Ama bizde bu son derece sıradan ve alışılmış bir durum.
Sokak hayvanlarının toplandıkları barınaklar da içler acısı, zavallı hayvanlar açlıktan birbirlerini yeme noktasına gelebiliyorlar.
Çok açık görünüyor ki devlet de, belediyeler de bu işi ciddiye almıyorlar.
İstanbul gibi bir metropolde, sokaklara çiçek dikmek için milyonlar bir çırpıda harcanabiliyor, elbette iyi de oluyor.
Ama böyle bütçelere sahip bir belediyenin sokak hayvanları sorununu çözemiyor olması sadece bu işi ciddiye almamasıyla izah edilebilir.

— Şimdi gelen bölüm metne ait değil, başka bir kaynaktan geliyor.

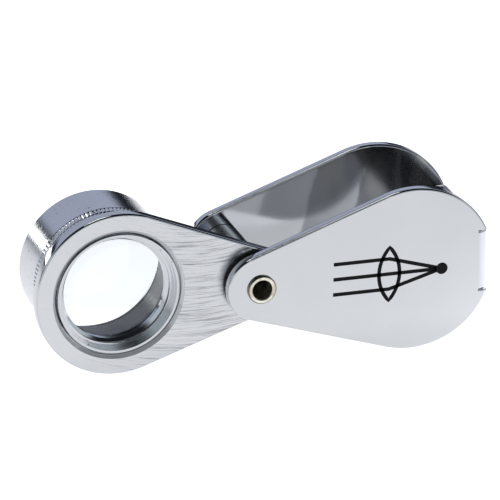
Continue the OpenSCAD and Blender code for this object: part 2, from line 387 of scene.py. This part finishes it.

Bu sorun çözülemiyor çünkü ne Sağlık Müdürlükleri, ne de belediyeler bu işi ciddiye alıyor.
Hayvanseverlerin oluşturdukları dernekler de dağınık, sahip oldukları sınırlı olanakları birleştirmeyi ve belediyeleri, devleti bu işi çözmeye zorlamayı başaramıyorlar.
Köşk konak saray merakı
İÇİŞLERİ Bakanlığı’ndan ayrılan Efkan Ala, Çankaya’daki vali konağında oturmaya devam ettiği için, Ankara Valisi Mehmet Kılıçlar açıkta kalmış.
Efkan Ala, rüşvet ve yolsuzluk suçlaması nedeniyle görevinden istifa etmek zorunda kalan Muammer Güler’in yerine İçişleri Bakanlığı’na atanmıştı. Bakanlık koltuğuna oturunca, Vali Konağı ile İçişleri Bakanı lojmanını “takas etmeye” karar vermiş.
Vali Konağı’nın tadilatı için bir de ihale açmış. Tarihi: 14 Ekim 2014.
Yani Ala’nın, Anayasa gereği görevinden ayrılması gereken tarihten dört ay önce!
Konaktaki tadilat işi biz vergi mükelleflerine 595 bin liraya mal olmuş. Tadilat bir ay sürmüş ve Ala, görevinden ayrılmasına üç ay kala konağa taşınmış ve hâlâ orada oturuyor.
Bu arkadaşların ilginç bir saray–konak merakı var belli ki!
Abdullah Gül, Cumhurbaşkanlığı görevini tamamladı, hâlâ Huber Köşkü’nde yaşıyor.
Kendinden önce görevden ayrılan Cumhurbaşkanlarının hiçbiri böyle yapmamıştı oysa.
Milletvekili de olmayan Ala, bakanlıktan ayrılıyor ama konağından ayrılamıyor!
Cumhurbaşkanı, Başbakanlık hizmet binası diye yapılan saraya el koydu, sarayın bin küsur odası var!
Nedir bu konak–saray–köşk merakı, anlayamadım gitti!
“İnsan kimseyi gördüğünden geri bırakmasın” diye bir söz var, önemli bir söz ama bu kadarı da fazla değil mi?